In August 2016, the Dean of the Université catholique de Louvain was embarrassed. He was hosting a large event at the university and had to make an important decision: Let the portal up and running for the entire academic community to propagate the message he was disseminating at the event or let the students consult the grades of the second cycle of exams. He opted to frustrate the students. The months that followed were full of discussions about how to prevent this problem to happen again.
Portal vs. Students
To load the page with the grades, the backend had to query data from 12 different tables. Every refresh of that page by every connected student would run those 12 queries over and over again. The more anxious the students were the worse the problem became. It wouldn’t take too long to get the database overloaded and down. It was always a problem, but the increasing number of students made the implementation unsustainable.
The solution we came up with was simple: still run those 12 queries in batch, dump the result in JSON documents, one for each student, and store them in a single table of a dedicated database. Two great improvements happened: those 12 queries are now running in sequence, not in parallel, reducing the concurrency cost, and the grades are available after a single query to a single table, indexed by the student’s id. They could refresh that page as frequent as their anxiousness required and the page loaded instantly all the time. The peak was 30% of CPU time in the worse scenario. A cheap solution for the next decades.
Working at the university also gave me the most rewarding project of my entire carrier: the outstanding gratitude of my users. Believe it or not, but up to 2016, all teachers, assistants and secretaries were busy encoding grades in paper forms. Teachers couldn’t care less, but someone would have to encode all those tens of thousands grades from thousands of forms into the system, so the calculations would determine the future of each student.
Our mission was to balance the workload of the entire score encoding process. We had to release secretaries from the mountain of paper and repetitive tasks to spread the charge throughout the campus, delegating to teachers and their assistants the encoding into the system. Secretaries still had to review the data, but it was a breeze compared to previous years.
After releasing the solution in production, a user reported a bug that we could not reproduce in our environments. We decided to pay a visit to the user and observe how she was using the application. When the user announced our presence to her colleagues each one of them came to thank for the job we have done. We even got a short round of applause. I will never forget this moment, but I hope to live it again.

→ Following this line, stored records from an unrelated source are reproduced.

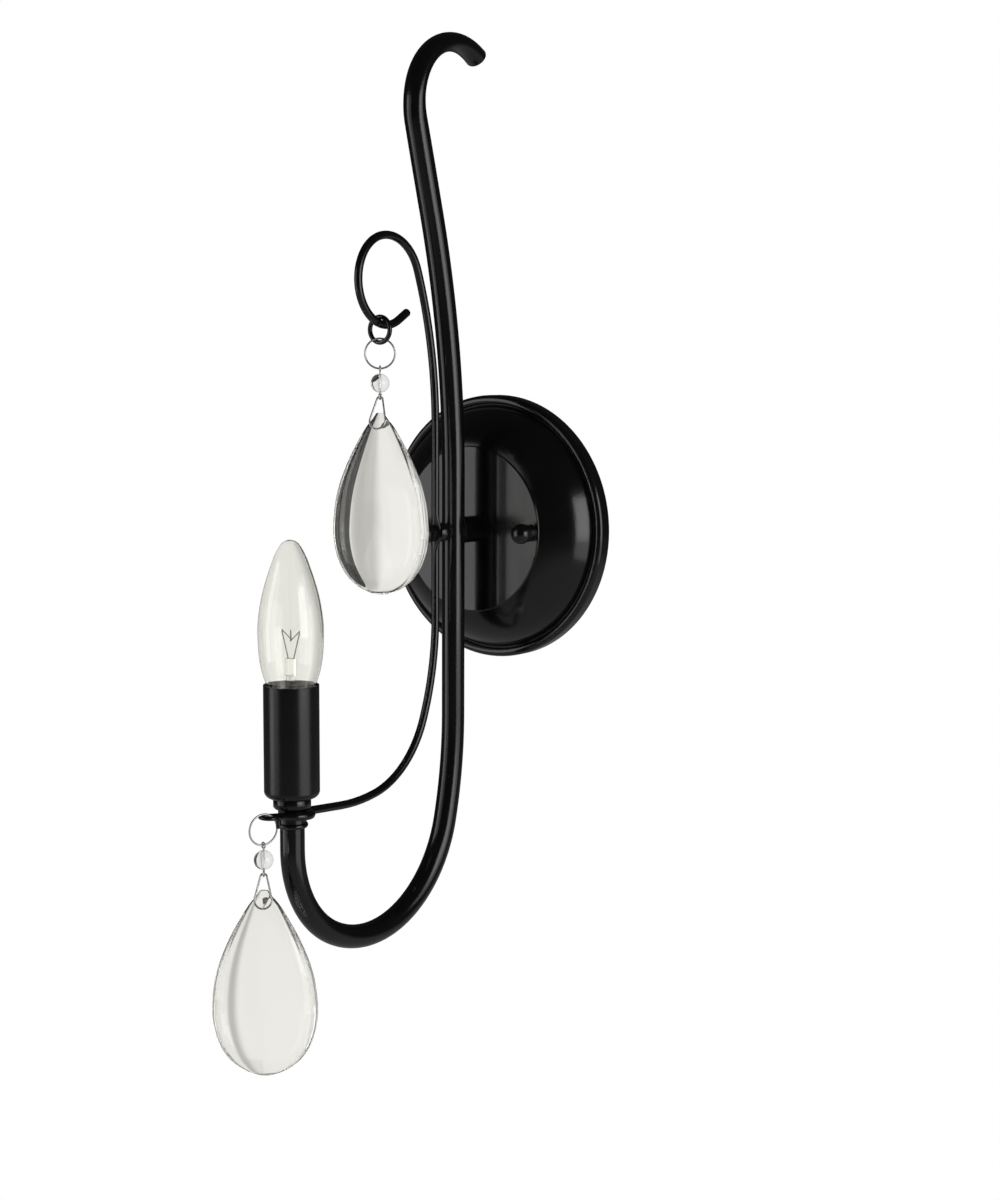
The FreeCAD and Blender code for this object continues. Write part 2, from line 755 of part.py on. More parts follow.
def make_wire_scroll():
    """Wire scroll with a loop above, a flattened eyelet at the stud and an eye at the lamp."""
    plane = tail_plane()
    hug, entry_back, entry_angle, leave_angle = wrap_geometry()
    body = scroll_body_route()
    loop = scroll_loop_route()
    pieces = []

    upper_start = Route(axis_point(-scroll_distance, eyelet_half_height * eyelet_neck_share), 90)
    upper_start.run(scroll_upright_top - eyelet_half_height * eyelet_neck_share)
    pieces.append(pipe(upper_start.edges + loop.edges, wire_radius))
    pieces.append(Part.makeSphere(wire_radius, loop.point))

    lower = Route(axis_point(-scroll_distance, -eyelet_half_height * eyelet_neck_share), -90)
    lower.run(-scroll_upright_foot - eyelet_half_height * eyelet_neck_share)
    entry_start = plane.point(0, -entry_back)
    meet = plane.point(hug * math.cos(entry_angle), -hug * math.sin(entry_angle))
    half_entry = entry_angle / 2
    entry_side = wrap_entry_radius * (1 - math.cos(half_entry))
    entry_mid = plane.point(entry_side, wrap_entry_radius * math.sin(half_entry) - entry_back)
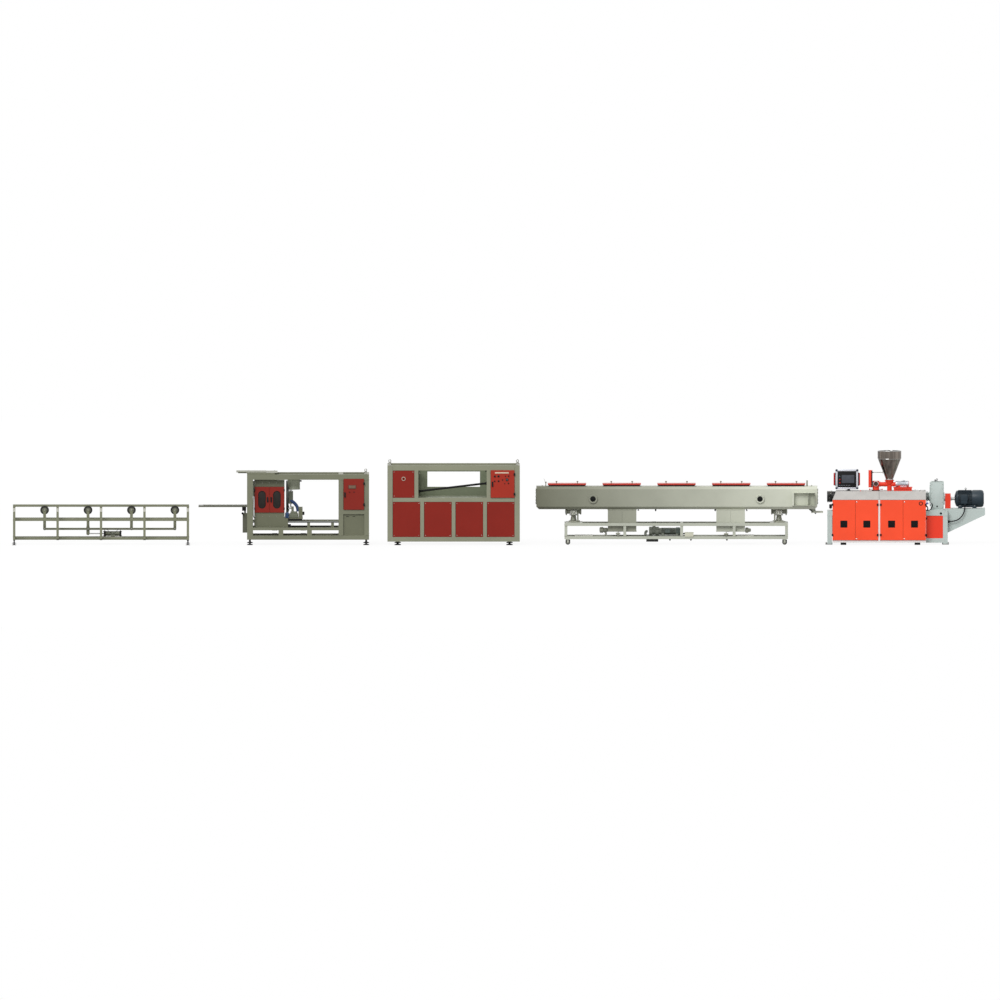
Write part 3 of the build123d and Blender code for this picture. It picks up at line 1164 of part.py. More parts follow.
# Feeder: the dosing tube through the neck, its vent body, and the small drive on its tray
vent_x = hopper_x - vent_spacing
tray_left = hopper_x + drive_tray_start
drive_left = tray_left + 40
with BuildPart() as extruder_feeder:
    span_bar((vent_x, 0, feeder_axis_z), (drive_left + 20, 0, feeder_axis_z), dosing_tube_radius)
    span_bar((vent_x, 0, hood_top + vent_flange), (vent_x, 0, vent_top), vent_radius)
    span_bar((vent_x, 0, hood_top), (vent_x, 0, hood_top + vent_flange), vent_flange_radius)
    span_bar((vent_x, -sight_port_reach, sight_port_z), (vent_x, 0, sight_port_z), sight_port_radius)
    span_bar((vent_x, -sight_port_reach - 1, sight_port_z), (vent_x, 30 - sight_port_reach, sight_port_z),
             sight_port_radius - 17, Mode.SUBTRACT)
    block(tray_left, tray_left + drive_tray_length, -drive_tray_half_depth, drive_tray_half_depth,
          hood_top, drive_tray_top)
    span_bar((drive_left, 0, drive_motor_z), (drive_left + drive_motor_length, 0, drive_motor_z),
             drive_motor_radius)
    block(drive_left + 60, drive_left + 240, -50, 50, drive_tray_top, drive_tray_top + 44)
    span_bar((hopper_x, 0, hood_top - 1), (hopper_x, 0, feeder_axis_z),
             feeder_neck_radius + seat_gap, Mode.SUBTRACT)
    with Locations((hopper_x, 0, (feeder_axis_z + hopper_outlet_z) / 2)):
        Cone(60 + seat_gap, 95 + seat_gap, hopper_outlet_z - feeder_axis_z, mode=Mode.SUBTRACT)
extruder_feeder.part.label = "extruder_feeder"
export_step(extruder_feeder.part, "parts/extruder_feeder.step")

# Belt guard of the feeder, with the tie rod to the hopper
belt_guard_right = vent_x - belt_guard_gap
with BuildPart() as extruder_belt_guard:
    block(belt_guard_right - belt_guard_width, belt_guard_right, -90, 90, belt_guard_bottom, belt_guard_top)
    span_bar((belt_guard_right, 0, tie_rod_z), (hopper_x - tie_rod_gap, 0, tie_rod_z), 8)
extruder_belt_guard.part.label = "extruder_belt_guard"
export_step(extruder_belt_guard.part, "parts/extruder_belt_guard.step")

# Control box on its swivel neck
control_left = cabinet_left + control_inset
control_neck_x = control_left + control_neck_inset
with BuildPart() as extruder_control_box:
    block(control_left, control_left + control_width, -control_depth / 2, control_depth / 2,
          control_bottom, control_bottom + control_height)
    span_bar((control_neck_x, 0, hood_top + seat_gap), (control_neck_x, 0, control_bottom),
             control_neck_radius)
extruder_control_box.part.label = "extruder_control_box"
export_step(extruder_control_box.part, "parts/extruder_control_box.step")
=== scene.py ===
from math import cos, pi, radians, sin

import bpy
import numpy as np
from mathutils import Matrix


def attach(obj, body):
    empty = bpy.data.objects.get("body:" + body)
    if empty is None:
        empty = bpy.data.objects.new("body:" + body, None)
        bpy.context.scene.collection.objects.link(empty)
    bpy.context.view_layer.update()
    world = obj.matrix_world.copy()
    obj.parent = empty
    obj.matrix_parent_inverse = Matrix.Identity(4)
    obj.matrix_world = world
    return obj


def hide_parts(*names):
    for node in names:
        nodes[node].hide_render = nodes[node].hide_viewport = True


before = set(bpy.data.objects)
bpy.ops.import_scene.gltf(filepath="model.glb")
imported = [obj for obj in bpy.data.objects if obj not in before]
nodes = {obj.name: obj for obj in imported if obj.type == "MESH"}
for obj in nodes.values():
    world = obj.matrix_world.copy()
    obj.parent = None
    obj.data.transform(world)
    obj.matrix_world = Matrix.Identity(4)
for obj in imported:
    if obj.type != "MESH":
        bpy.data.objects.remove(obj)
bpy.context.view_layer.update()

# Stacker frame. Welded square steel tube, sprayed with grey-green shop enamel after welding.
# The sloping arms carry pale wear strips, and the corner posts stand on black levelling feet.
X, Y, Z = np.eye(3)


def linear(colour):
    """A paint colour read off a colour card, 0 to 255 in sRGB, as the linear values a shader takes."""
    share = np.array(colour) / 255
    curve = np.where(share <= 0.04045, share / 12.92, ((share + 0.055) / 1.055) ** 2.4)
    return (*curve.tolist(), 1.0)


def shade_of(tone, factor, lift=0.0):
    """A linear colour made darker or lighter by a factor, then lifted, and held at 1 or below."""
    return (*np.minimum(np.array(tone[:3]) * factor + lift, 1).tolist(), 1.0)


def wire(tree, kind, inputs=(), **settings):
    """Add a node, set its properties, then link each input that is a socket and set the others."""
    node = tree.nodes.new("ShaderNode" + kind)
    for key, value in settings.items():
        setattr(node, key, value)
    for key, value in dict(inputs).items():
        if isinstance(value, bpy.types.NodeSocket):
            tree.links.new(value, node.inputs[key])
        else:
            node.inputs[key].default_value = value
    return node


def object_place(tree):
    """The object's own coordinates."""
    return wire(tree, "TexCoord").outputs["Object"]


def noise(tree, vector, scale, detail, roughness=0.5):
    """Fractal noise from 0 to 1."""
    return wire(tree, "TexNoise", {"Vector": vector, "Scale": scale, "Detail": detail,
                                   "Roughness": roughness}).outputs["Fac"]


def calculate(tree, operation, first, second, clamp=False):
    """One step of arithmetic on two values, each a number or a socket."""
    return wire(tree, "Math", {0: first, 1: second}, operation=operation, use_clamp=clamp).outputs[0]


def scaled(tree, value, low=0.0, high=1.0, start=0.0, stop=1.0):
    """Carry a value that runs from start to stop on to the range from low to high."""
    return wire(tree, "MapRange", {"Value": value, "From Min": start, "From Max": stop,
                                   "To Min": low, "To Max": high}).outputs[0]


def blend_colour(tree, share, first, second, mode="MIX"):
    """Mix two colours, each a value or a socket, by a share from 0 to 1."""
    return wire(tree, "Mix", {0: share, 6: first, 7: second}, data_type="RGBA", blend_type=mode).outputs[2]


def new_group(name, inputs, outputs):
    """Start a shader node group with named float inputs and named outputs."""
    tree = bpy.data.node_groups.new(name, "ShaderNodeTree")
    for label, value in inputs.items():
        tree.interface.new_socket(label, in_out="INPUT", socket_type="NodeSocketFloat").default_value = value
    for label, kind in outputs.items():
        tree.interface.new_socket(label, in_out="OUTPUT", socket_type=kind)
    return tree, tree.nodes.new("NodeGroupInput").outputs, tree.nodes.new("NodeGroupOutput").inputs


# Edge wear: where the normal of a rounded edge leaves the face's own normal, broken up by noise.
edge_wear, given, result = new_group("edge_wear", {"Width": 0.004, "Scale": 30.0},
                                     {"Mask": "NodeSocketFloat", "Normal": "NodeSocketVector"})
rounding = wire(edge_wear, "Bevel", {"Radius": given["Width"]}, samples=4)
facing = wire(edge_wear, "NewGeometry").outputs["Normal"]
agreement = wire(edge_wear, "VectorMath", {0: rounding.outputs[0], 1: facing}, operation="DOT_PRODUCT")
edge = scaled(edge_wear, agreement.outputs["Value"], start=0.99, stop=0.86)
chips = noise(edge_wear, object_place(edge_wear), given["Scale"], 6.0, 0.7)
broken = scaled(edge_wear, chips, start=0.45, stop=0.62)
edge_wear.links.new(calculate(edge_wear, "MULTIPLY", edge, broken), result["Mask"])
edge_wear.links.new(rounding.outputs[0], result["Normal"])

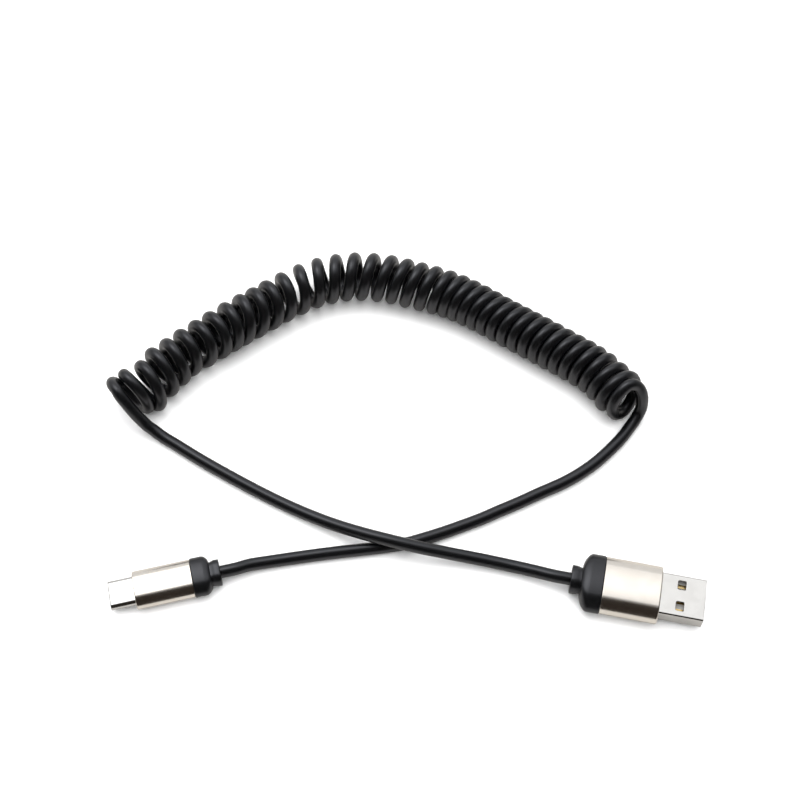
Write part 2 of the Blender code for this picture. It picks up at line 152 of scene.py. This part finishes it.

This image shocked me in 2014. If you look at it carefully, you will see the red sign “Inscriptions” in the entrance of the building. That building is big, thus when you see a queue like this outside that’s because there is an even bigger queue inside. These people are trying to become students of the university. How many organizations out there have the privilege of getting so many people interested in their products or services? That university is in this select group, but they were not treating their “clients” well. So, when they gave us the opportunity to get those people registered online, I embraced the project like a son.
Instead of increasing the monolith problem, we built an application dedicated to online registrations. Over several iterations, it covered all kinds of registrations and eliminated that queue forever. It also helped to eliminate the existing primitive module in the monolith.
Curiously, all the above projects helped to improve the monolith. They eliminated all the existing performance issues since the load was shared among several smaller apps. It got extra life, reducing the pressure to replace it in a hurry and buying us time to do it properly.
My latest mission as a team lead at the university was the recovery of an almost dead project. The Medical School was in need for a solution to assign students to internships in hospitals throughout the country (yes, Belgium is really small) and someone convinced them they could do it themselves with the help of some students. Needless to say that it was a disaster. The application was designed to run a single round of internships. It wasn’t ready for the next academic year unless you clean up the database and start all over again.
When I realized the Medical School was feeling cheated, I gave a step ahead and proposed to my boss to assign the project to me since my team was already fully autonomous. I spent 2 months focused on that application and got it in good shape to all upcoming cohorts. Since I was leaving, I also spent some days training someone to continue my work.
During this project I realized that’s not a good idea to work alone. I had a lot of decision power, but nobody to challenge me. Therefore, it was the last time I played the hero. Fortunately, the person that took charge got what needed to be improved and I could leave in peace.
These are concise, domain specific, and technically advanced projects. Being developed apart from big monoliths applications was a factor of success. Nowadays, we have a nice name for them: Microservices, but we didn’t call them that way at the time. We simply called them Applications, and the fact that we spent time doing them right and future proof, they now fit into the concept of microservices. They even follow some known patterns, which are:
Database Per Service: when you want to give a better life for your data, building a new home for them since you have the chance to improve the way they are treated.
Shared Database per Service: when is ok for your data to live in community and all you want is to improve the way they are treated by building a more domain specific app.
Decompose by Domain: It is not that your domains don’t get along with each other. You just want them to not get mixed.
Strangler Pattern: when you are afraid to change the monolith but you are fearless to disable it piece by piece as its features move to other apps.
But the most interesting pattern is that every time we developed something detached from monoliths it was successful. So, you may disagree with the marketing around the word “microservices”, but I would be happy if at least you think like a microservices expert, making small apps instead of big ones.
Many thanks to all the people I had the privilege of working with along this journey.